Od 1 października każde gospodarstwo domowe będzie musiało się liczyć z wyższymi rachunkami za prąd. Jest to związane z wprowadzeniem opłaty mocowej, która ma sfinansować modernizacje elektrowni.
Warto przypomnieć, że opłata mocowa nie jest niczym nowym. Uchwalił ją jeszcze sąd poprzedniej kadencji, ale w życie wejdzie dopiero jesienią bieżącego roku. Na razie nie wiadomo, ile więcej przyjdzie nam zapłacić. Urząd Regulacji Energetyki ma czas do 30 września, aby ustalić ceny i podać je do publicznej wiadomości. Dodatkowa opłata zostanie doliczona do rachunku – oznacza to de facto, że sam prąd nie zdrożeje, ale będziemy płacić za niego więcej.
O ile wzrosną rachunki?
Jak wspominaliśmy, na razie nie ma dokładnych kwot. Jednak szacuje się, że rocznie będzie to koszt ok. 120-130 zł. Plus minus 10 zł miesięcznie, natomiast przy rozliczeniach co drugi miesiąc będzie to ok. 20 zł. Przy średnich rachunkach za prąd na obecnym poziomie – ok. 100-150 zł miesięcznie – opłata mocowa wyniesie 10% całości.

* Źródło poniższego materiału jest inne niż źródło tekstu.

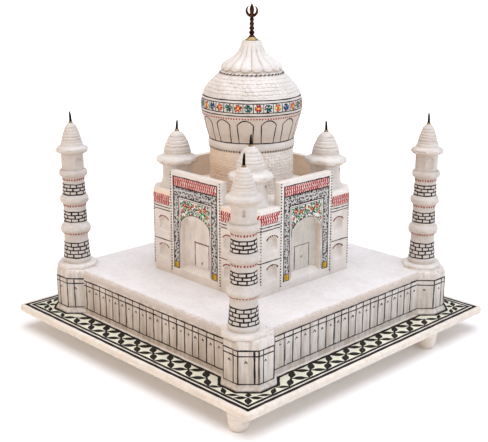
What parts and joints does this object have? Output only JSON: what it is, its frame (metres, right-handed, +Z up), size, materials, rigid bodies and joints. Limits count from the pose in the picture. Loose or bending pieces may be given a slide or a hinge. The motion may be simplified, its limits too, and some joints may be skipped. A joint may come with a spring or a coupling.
{
  "type": "miniature domed mausoleum",
  "caption": "Carved marble souvenir model of a domed mausoleum with roof kiosks and corner minarets on a terrace and an inlaid footed base plate.",
  "frame": {"origin": "centre of the base plate in plan, on the surface that the four feet stand on", "axes": "+Z up; X and Y along the sides of the square base plate, so each portal faces along +X, +Y, -X or -Y"},
  "size_m": [0.254, 0.254, 0.2461],
  "materials": {
    "white_marble": "white marble, hand rubbed, drawn and painted with ink lines and enamel colours",
    "cream_marble": "polished cream marble, inlaid with black and pale stone",
    "black_metal": "black lacquered metal",
    "bronze": "dark bronze, worn on the beads",
    "gilt": "pale gilt"
  },
  "bodies": {
    "root": {"base_plate": "cream_marble", "bastion_north_east": "white_marble", "bastion_north_west": "white_marble", "bastion_south_east": "white_marble", "bastion_south_west": "white_marble", "building_core": "white_marble", "drum": "white_marble", "finial": "bronze", "finial_seat": "gilt", "foot_north_east": "cream_marble", "foot_north_west": "cream_marble", "foot_south_east": "cream_marble", "foot_south_west": "cream_marble", "kiosk_north_east": "white_marble", "kiosk_north_west": "white_marble", "kiosk_south_east": "white_marble", "kiosk_south_west": "white_marble", "kiosk_spike_north_east": "black_metal", "kiosk_spike_north_west": "black_metal", "kiosk_spike_south_east": "black_metal", "kiosk_spike_south_west": "black_metal", "lotus_collar": "white_marble", "main_dome": "white_marble", "minaret_lantern_north_east": "white_marble", "minaret_lantern_north_west": "white_marble", "minaret_lantern_south_east": "white_marble", "minaret_lantern_south_west": "white_marble", "minaret_pad_north_east": "white_marble", "minaret_pad_north_west": "white_marble", "minaret_pad_south_east": "white_marble", "minaret_pad_south_west": "white_marble", "minaret_shaft_north_east": "white_marble", "minaret_shaft_north_west": "white_marble", "minaret_shaft_south_east": "white_marble", "minaret_shaft_south_west": "white_marble", "minaret_spike_north_east": "black_metal", "minaret_spike_north_west": "black_metal", "minaret_spike_south_east": "black_metal", "minaret_spike_south_west": "black_metal", "portal_east": "white_marble", "portal_north": "white_marble", "portal_south": "white_marble", "portal_west": "white_marble", "roof_slab": "white_marble", "terrace_deck": "white_marble", "terrace_wall_east": "white_marble", "terrace_wall_north": "white_marble", "terrace_wall_south": "white_marble", "terrace_wall_west": "white_marble", "wing_block_north_east": "white_marble", "wing_block_north_west": "white_marble", "wing_block_south_east": "white_marble", "wing_block_south_west": "white_marble"}
  },
  "joints": []
}
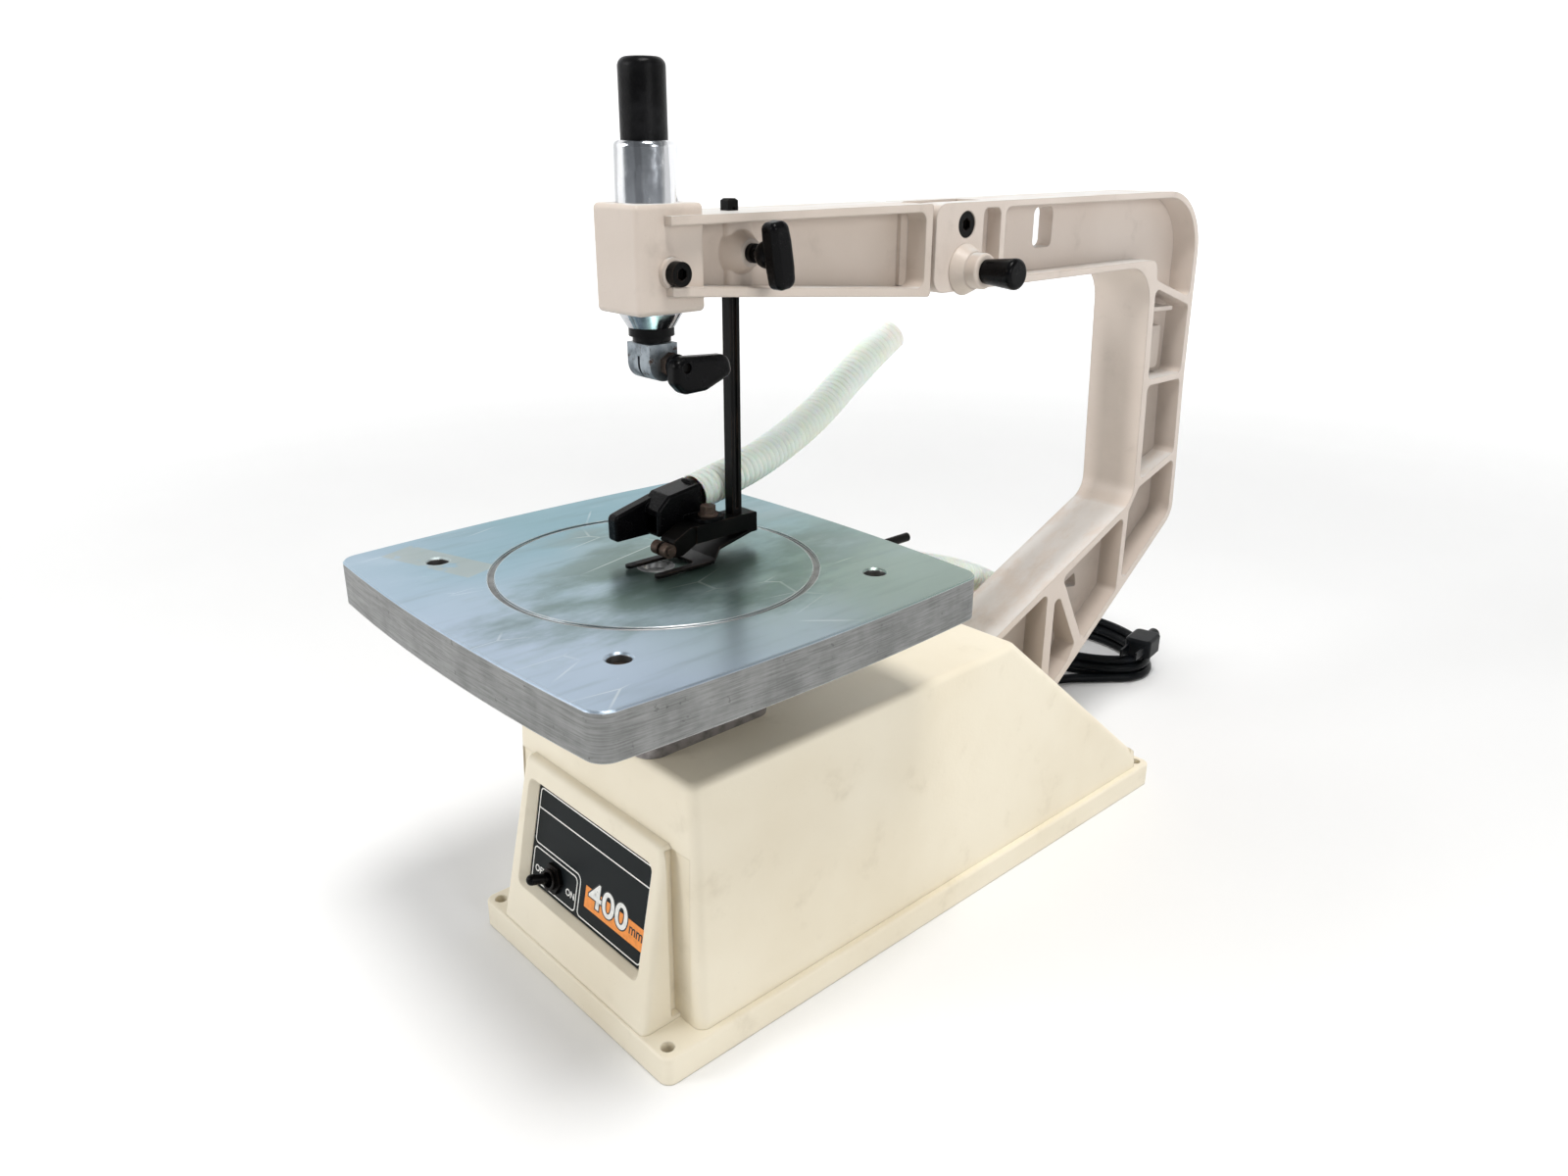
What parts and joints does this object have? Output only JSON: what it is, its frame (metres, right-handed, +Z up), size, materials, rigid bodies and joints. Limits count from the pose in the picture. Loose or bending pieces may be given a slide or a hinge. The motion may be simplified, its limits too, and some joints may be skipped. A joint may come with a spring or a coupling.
{
  "type": "scroll saw",
  "caption": "Benchtop scroll saw with a C-shaped cast arm, lift-up front arm, spring-loaded upper plunger, aluminium table, hold-down with dust nozzle and cream housing",
  "frame": {"origin": "centre of the base bolt pattern, on the bench face", "axes": "+Z up, +Y towards the back of the saw along the throat, +X to the operator's right"},
  "size_m": [0.2916, 0.6805, 0.459],
  "materials": {
    "cream_paint": "semi-gloss powder coat, fine orange peel",
    "arm_paint": "semi-gloss paint on a rough casting",
    "table_aluminium": "ground face, worn, with scratches",
    "plain_aluminium": "machined",
    "grey_casting": "as cast",
    "polished_chrome": "polished, a little tarnished",
    "zinc_steel": "zinc plated, worn",
    "black_steel": "black oxide, worn brown at the edges",
    "rusty_steel": "lightly rusted",
    "black_plastic": "moulded, glossy",
    "black_rubber": "cord jacket, slightly glossy",
    "label_print": "printed plate",
    "hose_plastic": "ribbed vinyl, slightly yellowed",
    "bronze": "oiled bearing bronze",
    "motor_black": "satin motor paint"
  },
  "bodies": {
    "frame": {"base_plate": "cream_paint", "housing_cover": "cream_paint", "cap_screws": "zinc_steel", "arm_foot_bolts": "zinc_steel", "switch_plate": "label_print", "switch_body": "black_plastic", "switch_bezel": "zinc_steel", "rear_arm": "arm_paint", "pivot_bolt": "black_steel", "lock_boss": "polished_chrome", "table": "table_aluminium", "table_support": "grey_casting", "table_insert": "plain_aluminium", "table_screws": "zinc_steel", "table_rear_pin": "black_steel", "lower_bush": "bronze", "motor_stator": "motor_black", "motor_end_shields": "grey_casting", "motor_cradle": "zinc_steel", "dust_port": "black_plastic", "floor_hose": "hose_plastic", "cord_gland": "black_rubber", "power_cord": "black_rubber", "cord_coil": "black_rubber", "plug": "black_rubber"},
    "crank": {"motor_rotor": "zinc_steel", "crank_disc": "zinc_steel", "cooling_fan": "black_plastic"},
    "lower_plunger": {"lower_plunger": "polished_chrome", "wrist_pin": "zinc_steel", "lower_clamp": "zinc_steel", "lower_clamp_screw": "black_steel"},
    "connecting_rod": {"connecting_rod": "zinc_steel", "crank_pin": "zinc_steel"},
    "front_arm": {"front_arm": "arm_paint", "spring_tube": "polished_chrome", "tube_nut": "polished_chrome", "tube_bush": "black_plastic", "tube_clamp_screw": "black_steel", "return_spring": "zinc_steel"},
    "upper_plunger": {"press_cap": "black_plastic", "upper_plunger": "polished_chrome", "upper_clamp": "zinc_steel", "clamp_screw": "rusty_steel", "clamp_nut": "rusty_steel"},
    "clamp_lever": {"clamp_lever": "black_plastic"},
    "tee_knob": {"tee_knob": "black_plastic", "tee_screw": "black_steel"},
    "hold_down": {"hold_down_rod": "black_steel", "hold_down_bar": "black_steel", "hold_down_foot": "black_steel", "roller_pin": "rusty_steel", "dust_nozzle": "black_plastic", "nozzle_bolt": "rusty_steel", "nozzle_hose": "hose_plastic"},
    "roller_left": {"guide_roller_left": "rusty_steel"},
    "roller_right": {"guide_roller_right": "rusty_steel"},
    "lock_pin": {"lock_pin": "polished_chrome", "lock_knob": "black_plastic"},
    "toggle": {"toggle_lever": "polished_chrome"}
  },
  "joints": [
    {"name": "crank_spin", "type": "hinge", "parent": "frame", "child": "crank", "pos_m": [0, -0.122, 0.07], "axis": [0, 1, 0], "continuous": true},
    {"name": "lower_slide", "type": "slide", "parent": "frame", "child": "lower_plunger", "axis": [0, 0, 1], "range_m": [-0.02, 0]},
    {"name": "rod_swing", "type": "hinge", "parent": "lower_plunger", "child": "connecting_rod", "pos_m": [0, -0.142, 0.125], "axis": [0, 1, 0], "range_deg": [-13, 13]},
    {"name": "arm_lift", "type": "hinge", "parent": "frame", "child": "front_arm", "pos_m": [0, 0.0576, 0.3828], "axis": [-1, 0, 0], "range_deg": [0, 35]},
    {"name": "plunger_press", "type": "slide", "parent": "front_arm", "child": "upper_plunger", "axis": [0, 0, -1], "range_m": [0, 0.025], "stiffness_N_per_m": 600, "springref_m": -0.01, "deforming": ["return_spring"]},
    {"name": "lever_turn", "type": "hinge", "parent": "upper_plunger", "child": "clamp_lever", "pos_m": [0.016, -0.139, 0.328], "axis": [-1, 0, 0], "range_deg": [0, 90]},
    {"name": "tee_turn", "type": "hinge", "parent": "front_arm", "child": "tee_knob", "pos_m": [0.03, -0.094, 0.376], "axis": [1, 0, 0], "continuous": true},
    {"name": "hold_down_slide", "type": "slide", "parent": "front_arm", "child": "hold_down", "axis": [0, 0, 1], "range_m": [0, 0.038]},
    {"name": "roller_left_spin", "type": "hinge", "parent": "hold_down", "child": "roller_left", "pos_m": [-0.0035, -0.14, 0.235], "axis": [1, 0, 0], "continuous": true},
    {"name": "roller_right_spin", "type": "hinge", "parent": "hold_down", "child": "roller_right", "pos_m": [0.0035, -0.14, 0.235], "axis": [1, 0, 0], "continuous": true},
    {"name": "lock_pull", "type": "slide", "parent": "frame", "child": "lock_pin", "axis": [1, 0, 0], "range_m": [0, 0.008], "stiffness_N_per_m": 500, "springref_m": -0.004},
    {"name": "toggle_flip", "type": "hinge", "parent": "frame", "child": "toggle", "pos_m": [-0.029, -0.19974, 0.05314], "axis": [0, 0.2019, 0.9794], "range_deg": [0, 36]}
  ]
}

Pieniądze na rozwój i modernizację
Wszystko za sprawą uchwalonej w 2017 roku ustawy o rynku mocy. Zakłada ona zapobieganie niedoborom mocy wytwórczych. Rząd chciał zachęcić do budowy nowych bloków energetycznych oraz modernizacji już istniejących.
Według obliczeń przyjętych trzy lata temu, w 2021 rynek mocy będzie kosztował 4,1 mld zł, a w 2026 5,1 mld zł.
Opłata mocowa zostanie podpięta pod widniejącą na naszych rachunkach opłatę sieciową (inaczej przesyłową lub dystrybucyjną). Poza tym pozostałe składowe faktur pozostają niezmienne. Dalej będzie na nich opłata za obrót (rzeczywiste zużycie prądu) oraz wchodzące w nie podopłaty za dystrybucję oraz za dbałość o sieć energetyczną w Polsce.